4. The judgments are reversed, the verdicts set aside on all *561the indictments that are the subject of this appeal, and the cases are remanded for a new trial. We affirm the order denying the defendant’s motion to suppress the out-of-court identifications of him by the absent student and the order authorizing the deposition of that student.
So ordered.
He was also convicted of assault and battery but has not challenged that conviction in his brief on appeal.
Rule 804 (a) (5) of the Federal Rules of Evidence has similar language (“unable to procure the declarant’s attendance ... by process or other reasonable means”). Whatever the Federal constitutional standard may be under the confrontation clause, the requirements of rule 804 (a) (5) certainly meet and may exceed that standard. See 4 J. Weinstein & M. Berger, Evidence par. 804(a)[01], at 804-58 — 804-59 (1993).
The crimes were committed in the same general area, at successively closely related times, and were of a similar character. The issue as to all charges was identity. The trial of the indictments together was plainly appropriate. See Commonwealth v. Mamay, 407 Mass. 412, 416-417 (1990).
We see no error in allowing the witness’s deposition to be taken. With numerous witnesses who lived in various parts of the country and might study abroad, the logistics of coordinating their presence at trial were substantial. Indeed, the witness might have proved to have been truly unavailable at the time of trial, as was another student witness whose deposition testimony was admitted at trial and is not challenged on appeal.

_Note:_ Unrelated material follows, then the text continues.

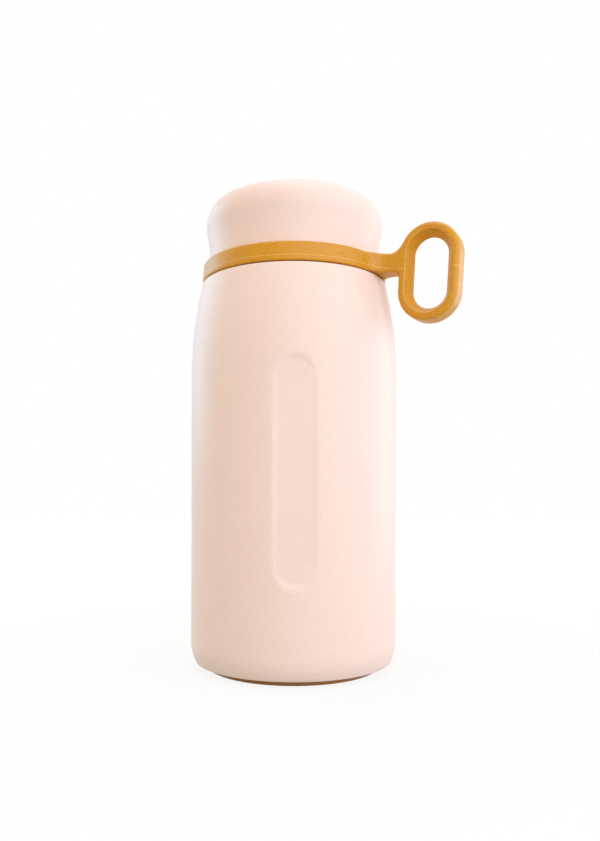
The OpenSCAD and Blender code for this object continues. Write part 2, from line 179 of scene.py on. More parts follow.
class BandSizes(bpy.types.PropertyGroup):
    """Sizes of the carry band and its finger loop."""

    inner: length("Inner radius", "Inside of the band", 29.8 * MM)
    outer: length("Outer radius", "Outside of the band at its foot", 32.2 * MM)
    taper: length("Taper", "How much narrower the band is at its top", 0.4 * MM)
    foot: length("Foot", "Height of the band's lower face", 133.9 * MM)
    head: length("Head", "Height of the band's upper face", 140.1 * MM)
    edge: length("Edge", "Rounding of the band's edges", 0.7 * MM)
    direction: FloatProperty(
        name="Direction",
        description="Direction of the loop, counted from +X",
        default=math.radians(-28),
        subtype="ANGLE",
    )
    lean: FloatProperty(
        name="Lean",
        description="How far the loop hangs under its own weight",
        default=math.radians(3),
        subtype="ANGLE",
    )
    droop: FloatProperty(name="Droop", description="Slope of the hanging stem", default=0.096)
    loop_reach: length("Loop reach", "Distance from the axis to the loop's middle", 50.2 * MM)
    loop_level: length("Loop level", "Height of the loop's middle", 132.2 * MM)
    loop_radius: length("Loop radius", "Half of the loop's width", 10 * MM)
    loop_leg: length("Loop leg", "Half of the loop's straight length", 5.8 * MM)
    bar_half: length("Bar half", "Half thickness of the loop's bar", 3.95 * MM)
    bar_face: length("Bar face", "Width of the bar at its faces", 2.3 * MM)
    bar_middle: length("Bar middle", "Width of the bar at mid-thickness", 4.6 * MM)
    bar_edge: length("Bar edge", "Rounding of the loop's outer edges", 1.6 * MM)
    fillet_above: length("Upper fillet", "Fillet above the stem", 3.7 * MM)
    fillet_below: length("Lower fillet", "Fillet below the stem", 2.0 * MM)
    fillet_ring: length("Ring fillet", "Fillet between the ring and the stem", 5 * MM)
    parting: length("Parting line", "Height of the moulding line round the band", 135.6 * MM)
    flash: length("Flash width", "Half width of the moulding line", 0.09 * MM)


class FinishColours(bpy.types.PropertyGroup):
    """Colours of the finishes."""

    paint: colour("Paint", "Powder coat of the body", (240, 220, 209))
    lid_paint: colour("Lid paint", "Powder coat of the lid", (240, 219, 209))
    silicone: colour("Silicone", "Carry band", (208, 147, 10))
    # The foot pad is the band's amber silicone made darker: painted shade where the pad meets the
    # floor under the bottle.
    foot: colour("Foot", "Foot pad", (160, 106, 42))
    flash: colour("Flash", "Thin silicone of the moulding lines", (250, 190, 100))
    seal: colour("Seal", "Clear silicone of the gasket", (226, 224, 218))
    plastic: colour("Plastic", "Moulded core of the lid", (236, 226, 214))
    steel: colour("Steel", "Bare stainless steel", (200, 199, 196))
    foil: colour("Foil", "Copper foil", (214, 150, 110))
    glass: colour("Solder glass", "Bead that seals the vent", (60, 66, 62))
    getter: colour("Getter", "Sintered pellet", (112, 112, 116))
    film: colour("Film", "Double-sided film", (226, 226, 212))
    foam: colour("Foam", "Insulating foam", (246, 246, 240))


class StudioSettings(bpy.types.PropertyGroup):
    """Camera and light."""

    distance: length("Distance", "Distance from the camera to the axis", 265 * MM)
    level: length("Level", "Height of the camera", 62.6 * MM)
    lens: FloatProperty(
        name="Lens", description="Focal length in millimetres", default=31.912, min=1
    )
    columns: IntProperty(
        name="Columns", description="Faces round a turned piece", default=144, min=24
    )
    key: power("Key", "Power of the light from the front right", 3.4)
    side: power("Side", "Power of the light from the right", 1.6)
    rim: power("Rim", "Power of the light from behind on the right", 1.2)
    edge: power("Edge", "Power of the light from behind on the left", 1.9)
    top: power("Top", "Power of the light straight above", 1.35)
    ambient: power("Ambient", "Strength of the even surrounding light", 0.95)
    reach: length("Reach", "Distance from the lamps to the bottle", 650 * MM)
    cool: colour("Lamp colour", "Colour of the lamps", (208, 228, 255))
    sky: colour("Sky colour", "Colour of the light from behind on the left", (145, 215, 255))
    warm: colour("Room colour", "Colour of the even surrounding light", (255, 224, 190))


# ---------------------------------------------------------------- outlines and meshes


def arc(centre, radius, start, stop, steps):
    """Points on an arc about a (radius, height) centre, between two angles."""
    angles = np.linspace(start, stop, steps + 1)
    return [(centre[0] + radius * math.cos(a), centre[1] + radius * math.sin(a)) for a in angles]


def rounded(corners, steps=5):
    """Closed outline through (radius, height) or (radius, height, fillet) corners."""
    outline = []
    for i, corner in enumerate(corners):
        here = np.array(corner[:2], float)
        fillet = corner[2] if len(corner) > 2 else 0
        if fillet == 0:
            outline.append(tuple(here))
            continue
        before = np.array(corners[i - 1][:2], float) - here
        after = np.array(corners[(i + 1) % len(corners)][:2], float) - here
        before /= np.linalg.norm(before)
        after /= np.linalg.norm(after)
        half = math.acos(np.clip(before @ after, -1, 1)) / 2
        inward = (before + after) / np.linalg.norm(before + after)
        centre = here + inward * fillet / math.sin(half)
        start = here + before * fillet / math.tan(half) - centre
        stop = here + after * fillet / math.tan(half) - centre
        for share in np.linspace(0, 1, steps + 1):
            spoke = start * (1 - share) + stop * share
            outline.append(tuple(centre + spoke * fillet / np.linalg.norm(spoke)))
    return outline


def between(start, stop, step):
    """Points along a straight stretch of an outline, both ends included."""
    count = max(1, math.ceil(math.dist(start, stop) / step))
    return [tuple(np.array(start) + (np.array(stop) - start) * i / count) for i in range(count + 1)]


def grid_faces(rows, columns):
    """Quads of a grid that closes on itself both ways."""
    index = np.arange(rows * columns).reshape(rows, columns)
    right, below = np.roll(index, -1, 1), np.roll(index, -1, 0)
    return np.stack([index, right, np.roll(right, -1, 0), below], -1).reshape(-1, 4)


def make_mesh(name, points, faces, merge=None):
    """A smooth mesh with its faces turned outwards. Points closer than merge become one."""
    mesh = bpy.data.meshes.new(name)
    mesh.from_pydata(points.reshape(-1, 3).tolist(), [], faces.tolist())
    work = bmesh.new()
    work.from_mesh(mesh)
    if merge:
        bmesh.ops.remove_doubles(work, verts=work.verts, dist=merge)
    bmesh.ops.recalc_face_normals(work, faces=work.faces)
    for face in work.faces:
        face.smooth = True
    work.to_mesh(mesh)
    work.free()
    return mesh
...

Because the issue may arise at retrial, we express our disagreement with the defendant’s argument that the evidence, taken as a whole, did not permit a fair inference that he entered the various premises with the intent to rape or to assault with intent to rape. He seems to concede that there was sufficient evidence to warrant an inference that he entered with the intent to commit an indecent assault and battery.